▸ **OBJECTIVE**
Quote all of the data below exactly, please.

▸ **AVAILABLE DATA**
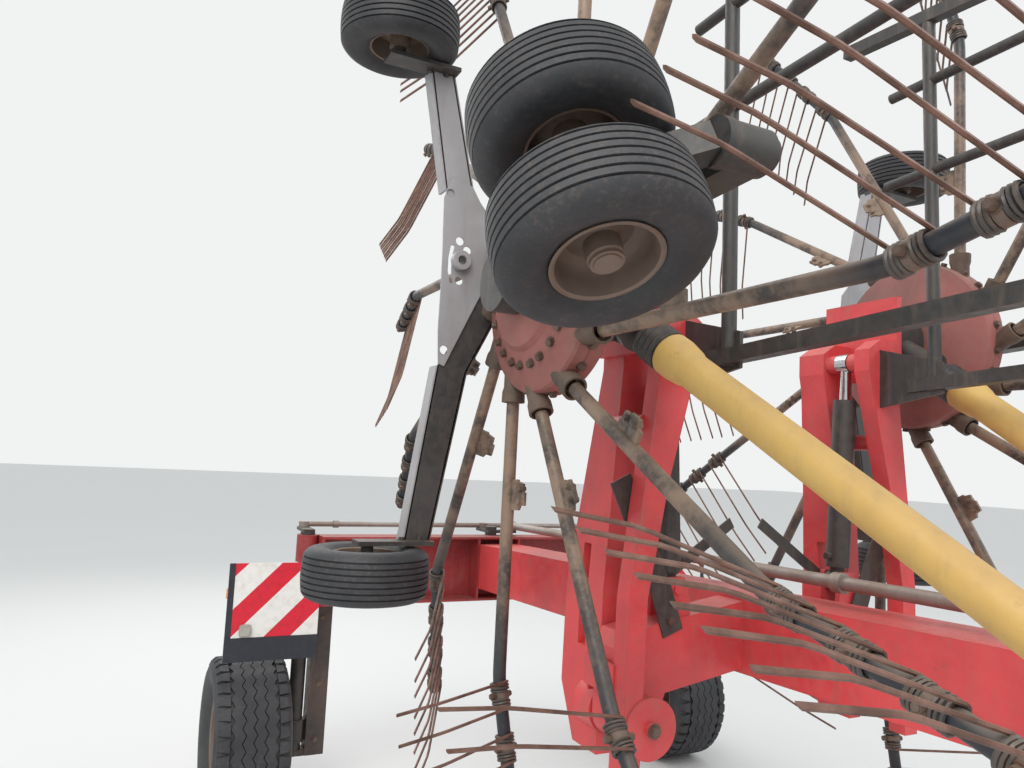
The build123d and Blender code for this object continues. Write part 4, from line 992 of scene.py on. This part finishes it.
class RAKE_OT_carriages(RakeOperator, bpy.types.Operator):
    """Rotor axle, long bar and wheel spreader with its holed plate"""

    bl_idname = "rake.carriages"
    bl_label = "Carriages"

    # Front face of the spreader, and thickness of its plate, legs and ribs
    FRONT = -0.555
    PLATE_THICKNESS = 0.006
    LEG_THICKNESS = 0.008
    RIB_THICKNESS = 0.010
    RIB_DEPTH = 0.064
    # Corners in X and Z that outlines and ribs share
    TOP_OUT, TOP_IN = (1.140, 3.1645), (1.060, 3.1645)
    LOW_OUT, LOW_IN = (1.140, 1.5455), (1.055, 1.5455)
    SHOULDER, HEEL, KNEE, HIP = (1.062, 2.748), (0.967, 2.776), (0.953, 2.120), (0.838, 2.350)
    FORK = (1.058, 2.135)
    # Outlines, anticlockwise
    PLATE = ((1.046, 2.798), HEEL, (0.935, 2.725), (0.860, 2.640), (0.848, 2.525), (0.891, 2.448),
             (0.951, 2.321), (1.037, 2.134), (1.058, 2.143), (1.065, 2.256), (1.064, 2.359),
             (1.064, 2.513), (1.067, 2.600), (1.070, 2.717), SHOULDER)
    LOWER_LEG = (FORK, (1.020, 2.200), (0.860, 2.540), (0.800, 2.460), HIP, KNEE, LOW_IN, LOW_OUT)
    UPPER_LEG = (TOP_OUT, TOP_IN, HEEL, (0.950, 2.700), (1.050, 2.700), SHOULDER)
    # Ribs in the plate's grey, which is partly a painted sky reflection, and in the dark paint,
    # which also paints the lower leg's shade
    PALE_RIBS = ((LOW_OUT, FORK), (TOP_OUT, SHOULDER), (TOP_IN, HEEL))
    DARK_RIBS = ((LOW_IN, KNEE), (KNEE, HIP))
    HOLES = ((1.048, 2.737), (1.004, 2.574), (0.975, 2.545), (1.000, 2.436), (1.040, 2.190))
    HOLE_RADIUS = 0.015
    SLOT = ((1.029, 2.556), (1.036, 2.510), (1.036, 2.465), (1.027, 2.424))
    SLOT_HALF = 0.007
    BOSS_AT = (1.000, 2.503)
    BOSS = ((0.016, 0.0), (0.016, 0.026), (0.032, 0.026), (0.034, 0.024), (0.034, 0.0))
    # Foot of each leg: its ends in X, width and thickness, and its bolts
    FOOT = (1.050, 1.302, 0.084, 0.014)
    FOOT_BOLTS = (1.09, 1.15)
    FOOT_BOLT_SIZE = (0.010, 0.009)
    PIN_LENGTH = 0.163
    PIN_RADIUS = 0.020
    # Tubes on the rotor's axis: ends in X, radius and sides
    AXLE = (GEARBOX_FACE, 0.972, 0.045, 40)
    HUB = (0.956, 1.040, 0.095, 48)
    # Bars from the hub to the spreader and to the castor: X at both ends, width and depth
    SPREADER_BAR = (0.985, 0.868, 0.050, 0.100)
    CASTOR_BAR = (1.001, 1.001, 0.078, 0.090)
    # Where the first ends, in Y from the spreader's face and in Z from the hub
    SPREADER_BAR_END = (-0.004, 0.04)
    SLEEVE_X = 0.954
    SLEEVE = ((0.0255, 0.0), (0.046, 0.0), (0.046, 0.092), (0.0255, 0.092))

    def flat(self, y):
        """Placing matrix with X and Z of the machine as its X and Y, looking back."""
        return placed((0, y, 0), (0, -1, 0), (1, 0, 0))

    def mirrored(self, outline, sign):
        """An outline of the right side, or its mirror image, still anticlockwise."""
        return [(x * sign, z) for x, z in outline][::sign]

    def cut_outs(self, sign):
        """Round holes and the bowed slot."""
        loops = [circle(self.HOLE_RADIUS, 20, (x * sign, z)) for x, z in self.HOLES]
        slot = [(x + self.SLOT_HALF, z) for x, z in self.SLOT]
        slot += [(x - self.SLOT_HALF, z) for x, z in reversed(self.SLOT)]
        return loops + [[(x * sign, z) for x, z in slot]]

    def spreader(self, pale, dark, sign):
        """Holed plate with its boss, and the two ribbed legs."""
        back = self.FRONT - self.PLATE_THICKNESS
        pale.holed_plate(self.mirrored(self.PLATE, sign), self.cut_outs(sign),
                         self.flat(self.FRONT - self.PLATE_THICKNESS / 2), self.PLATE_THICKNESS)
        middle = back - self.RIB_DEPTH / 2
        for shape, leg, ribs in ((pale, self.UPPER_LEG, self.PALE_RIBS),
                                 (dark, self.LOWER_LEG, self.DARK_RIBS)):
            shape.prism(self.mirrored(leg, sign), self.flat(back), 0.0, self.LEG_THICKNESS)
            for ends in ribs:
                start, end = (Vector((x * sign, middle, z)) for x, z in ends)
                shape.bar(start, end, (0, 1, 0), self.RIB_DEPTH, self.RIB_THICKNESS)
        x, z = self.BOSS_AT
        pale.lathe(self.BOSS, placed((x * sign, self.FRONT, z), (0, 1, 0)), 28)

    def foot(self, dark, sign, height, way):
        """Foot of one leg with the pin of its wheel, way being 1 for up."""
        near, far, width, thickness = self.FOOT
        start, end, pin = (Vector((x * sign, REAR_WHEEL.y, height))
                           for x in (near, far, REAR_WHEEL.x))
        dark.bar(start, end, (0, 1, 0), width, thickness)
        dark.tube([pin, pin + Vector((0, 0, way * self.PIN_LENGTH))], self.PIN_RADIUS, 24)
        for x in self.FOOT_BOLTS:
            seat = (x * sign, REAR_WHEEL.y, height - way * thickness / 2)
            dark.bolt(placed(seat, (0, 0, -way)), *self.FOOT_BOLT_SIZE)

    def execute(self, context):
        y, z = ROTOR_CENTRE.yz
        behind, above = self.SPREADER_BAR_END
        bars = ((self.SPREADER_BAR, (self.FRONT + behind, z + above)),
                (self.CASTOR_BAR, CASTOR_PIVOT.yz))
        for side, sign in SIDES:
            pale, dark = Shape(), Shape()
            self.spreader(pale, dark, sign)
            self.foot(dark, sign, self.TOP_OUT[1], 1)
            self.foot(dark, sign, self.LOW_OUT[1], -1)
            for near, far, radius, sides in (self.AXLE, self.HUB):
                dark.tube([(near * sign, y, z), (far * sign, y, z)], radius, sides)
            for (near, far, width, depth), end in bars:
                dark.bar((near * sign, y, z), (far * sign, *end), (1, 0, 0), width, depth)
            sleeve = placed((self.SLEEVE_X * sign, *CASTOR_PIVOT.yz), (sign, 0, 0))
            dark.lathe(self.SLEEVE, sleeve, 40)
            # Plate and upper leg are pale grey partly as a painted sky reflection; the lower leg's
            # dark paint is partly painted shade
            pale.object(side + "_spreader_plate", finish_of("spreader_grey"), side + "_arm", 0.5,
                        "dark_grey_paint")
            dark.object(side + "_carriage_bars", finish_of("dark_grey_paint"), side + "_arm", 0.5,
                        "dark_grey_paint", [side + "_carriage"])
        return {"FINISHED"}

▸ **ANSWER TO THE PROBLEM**
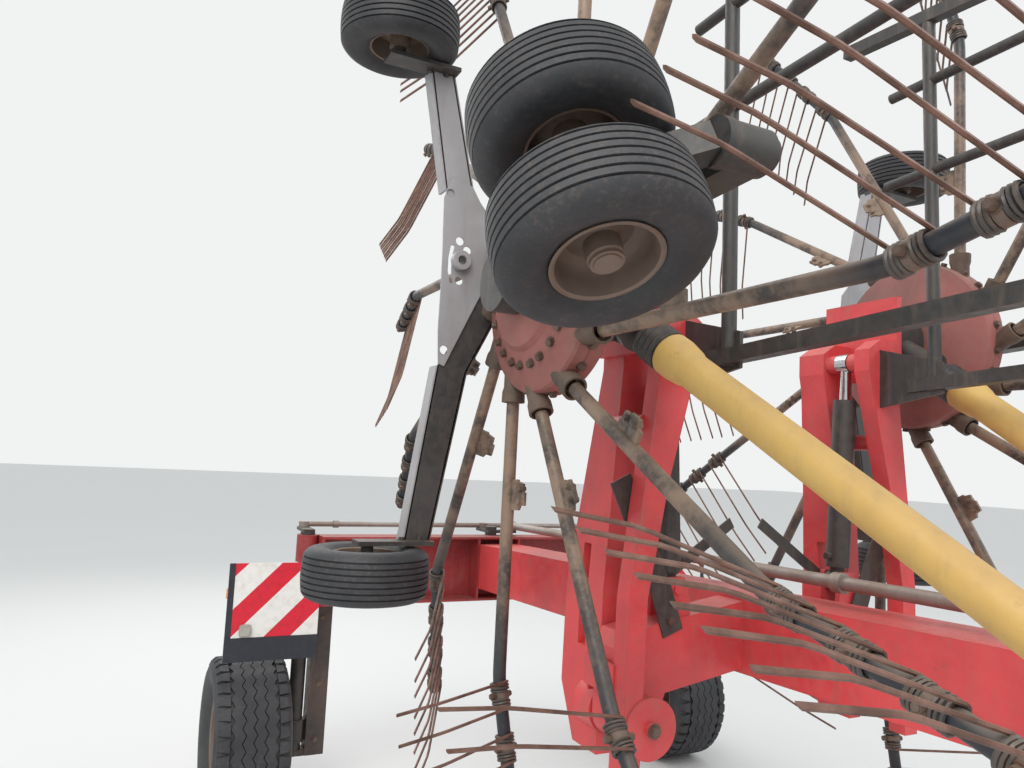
The build123d and Blender code for this object continues. Write part 4, from line 992 of scene.py on. This part finishes it.
class RAKE_OT_carriages(RakeOperator, bpy.types.Operator):
    """Rotor axle, long bar and wheel spreader with its holed plate"""

    bl_idname = "rake.carriages"
    bl_label = "Carriages"

    # Front face of the spreader, and thickness of its plate, legs and ribs
    FRONT = -0.555
    PLATE_THICKNESS = 0.006
    LEG_THICKNESS = 0.008
    RIB_THICKNESS = 0.010
    RIB_DEPTH = 0.064
    # Corners in X and Z that outlines and ribs share
    TOP_OUT, TOP_IN = (1.140, 3.1645), (1.060, 3.1645)
    LOW_OUT, LOW_IN = (1.140, 1.5455), (1.055, 1.5455)
    SHOULDER, HEEL, KNEE, HIP = (1.062, 2.748), (0.967, 2.776), (0.953, 2.120), (0.838, 2.350)
    FORK = (1.058, 2.135)
    # Outlines, anticlockwise
    PLATE = ((1.046, 2.798), HEEL, (0.935, 2.725), (0.860, 2.640), (0.848, 2.525), (0.891, 2.448),
             (0.951, 2.321), (1.037, 2.134), (1.058, 2.143), (1.065, 2.256), (1.064, 2.359),
             (1.064, 2.513), (1.067, 2.600), (1.070, 2.717), SHOULDER)
    LOWER_LEG = (FORK, (1.020, 2.200), (0.860, 2.540), (0.800, 2.460), HIP, KNEE, LOW_IN, LOW_OUT)
    UPPER_LEG = (TOP_OUT, TOP_IN, HEEL, (0.950, 2.700), (1.050, 2.700), SHOULDER)
    # Ribs in the plate's grey, which is partly a painted sky reflection, and in the dark paint,
    # which also paints the lower leg's shade
    PALE_RIBS = ((LOW_OUT, FORK), (TOP_OUT, SHOULDER), (TOP_IN, HEEL))
    DARK_RIBS = ((LOW_IN, KNEE), (KNEE, HIP))
    HOLES = ((1.048, 2.737), (1.004, 2.574), (0.975, 2.545), (1.000, 2.436), (1.040, 2.190))
    HOLE_RADIUS = 0.015
    SLOT = ((1.029, 2.556), (1.036, 2.510), (1.036, 2.465), (1.027, 2.424))
    SLOT_HALF = 0.007
    BOSS_AT = (1.000, 2.503)
    BOSS = ((0.016, 0.0), (0.016, 0.026), (0.032, 0.026), (0.034, 0.024), (0.034, 0.0))
    # Foot of each leg: its ends in X, width and thickness, and its bolts
    FOOT = (1.050, 1.302, 0.084, 0.014)
    FOOT_BOLTS = (1.09, 1.15)
    FOOT_BOLT_SIZE = (0.010, 0.009)
    PIN_LENGTH = 0.163
    PIN_RADIUS = 0.020
    # Tubes on the rotor's axis: ends in X, radius and sides
    AXLE = (GEARBOX_FACE, 0.972, 0.045, 40)
    HUB = (0.956, 1.040, 0.095, 48)
    # Bars from the hub to the spreader and to the castor: X at both ends, width and depth
    SPREADER_BAR = (0.985, 0.868, 0.050, 0.100)
    CASTOR_BAR = (1.001, 1.001, 0.078, 0.090)
    # Where the first ends, in Y from the spreader's face and in Z from the hub
    SPREADER_BAR_END = (-0.004, 0.04)
    SLEEVE_X = 0.954
    SLEEVE = ((0.0255, 0.0), (0.046, 0.0), (0.046, 0.092), (0.0255, 0.092))

    def flat(self, y):
        """Placing matrix with X and Z of the machine as its X and Y, looking back."""
        return placed((0, y, 0), (0, -1, 0), (1, 0, 0))

    def mirrored(self, outline, sign):
        """An outline of the right side, or its mirror image, still anticlockwise."""
        return [(x * sign, z) for x, z in outline][::sign]

    def cut_outs(self, sign):
        """Round holes and the bowed slot."""
        loops = [circle(self.HOLE_RADIUS, 20, (x * sign, z)) for x, z in self.HOLES]
        slot = [(x + self.SLOT_HALF, z) for x, z in self.SLOT]
        slot += [(x - self.SLOT_HALF, z) for x, z in reversed(self.SLOT)]
        return loops + [[(x * sign, z) for x, z in slot]]

    def spreader(self, pale, dark, sign):
        """Holed plate with its boss, and the two ribbed legs."""
        back = self.FRONT - self.PLATE_THICKNESS
        pale.holed_plate(self.mirrored(self.PLATE, sign), self.cut_outs(sign),
                         self.flat(self.FRONT - self.PLATE_THICKNESS / 2), self.PLATE_THICKNESS)
        middle = back - self.RIB_DEPTH / 2
        for shape, leg, ribs in ((pale, self.UPPER_LEG, self.PALE_RIBS),
                                 (dark, self.LOWER_LEG, self.DARK_RIBS)):
            shape.prism(self.mirrored(leg, sign), self.flat(back), 0.0, self.LEG_THICKNESS)
            for ends in ribs:
                start, end = (Vector((x * sign, middle, z)) for x, z in ends)
                shape.bar(start, end, (0, 1, 0), self.RIB_DEPTH, self.RIB_THICKNESS)
        x, z = self.BOSS_AT
        pale.lathe(self.BOSS, placed((x * sign, self.FRONT, z), (0, 1, 0)), 28)

    def foot(self, dark, sign, height, way):
        """Foot of one leg with the pin of its wheel, way being 1 for up."""
        near, far, width, thickness = self.FOOT
        start, end, pin = (Vector((x * sign, REAR_WHEEL.y, height))
                           for x in (near, far, REAR_WHEEL.x))
        dark.bar(start, end, (0, 1, 0), width, thickness)
        dark.tube([pin, pin + Vector((0, 0, way * self.PIN_LENGTH))], self.PIN_RADIUS, 24)
        for x in self.FOOT_BOLTS:
            seat = (x * sign, REAR_WHEEL.y, height - way * thickness / 2)
            dark.bolt(placed(seat, (0, 0, -way)), *self.FOOT_BOLT_SIZE)

    def execute(self, context):
        y, z = ROTOR_CENTRE.yz
        behind, above = self.SPREADER_BAR_END
        bars = ((self.SPREADER_BAR, (self.FRONT + behind, z + above)),
                (self.CASTOR_BAR, CASTOR_PIVOT.yz))
        for side, sign in SIDES:
            pale, dark = Shape(), Shape()
            self.spreader(pale, dark, sign)
            self.foot(dark, sign, self.TOP_OUT[1], 1)
            self.foot(dark, sign, self.LOW_OUT[1], -1)
            for near, far, radius, sides in (self.AXLE, self.HUB):
                dark.tube([(near * sign, y, z), (far * sign, y, z)], radius, sides)
            for (near, far, width, depth), end in bars:
                dark.bar((near * sign, y, z), (far * sign, *end), (1, 0, 0), width, depth)
            sleeve = placed((self.SLEEVE_X * sign, *CASTOR_PIVOT.yz), (sign, 0, 0))
            dark.lathe(self.SLEEVE, sleeve, 40)
            # Plate and upper leg are pale grey partly as a painted sky reflection; the lower leg's
            # dark paint is partly painted shade
            pale.object(side + "_spreader_plate", finish_of("spreader_grey"), side + "_arm", 0.5,
                        "dark_grey_paint")
            dark.object(side + "_carriage_bars", finish_of("dark_grey_paint"), side + "_arm", 0.5,
                        "dark_grey_paint", [side + "_carriage"])
        return {"FINISHED"}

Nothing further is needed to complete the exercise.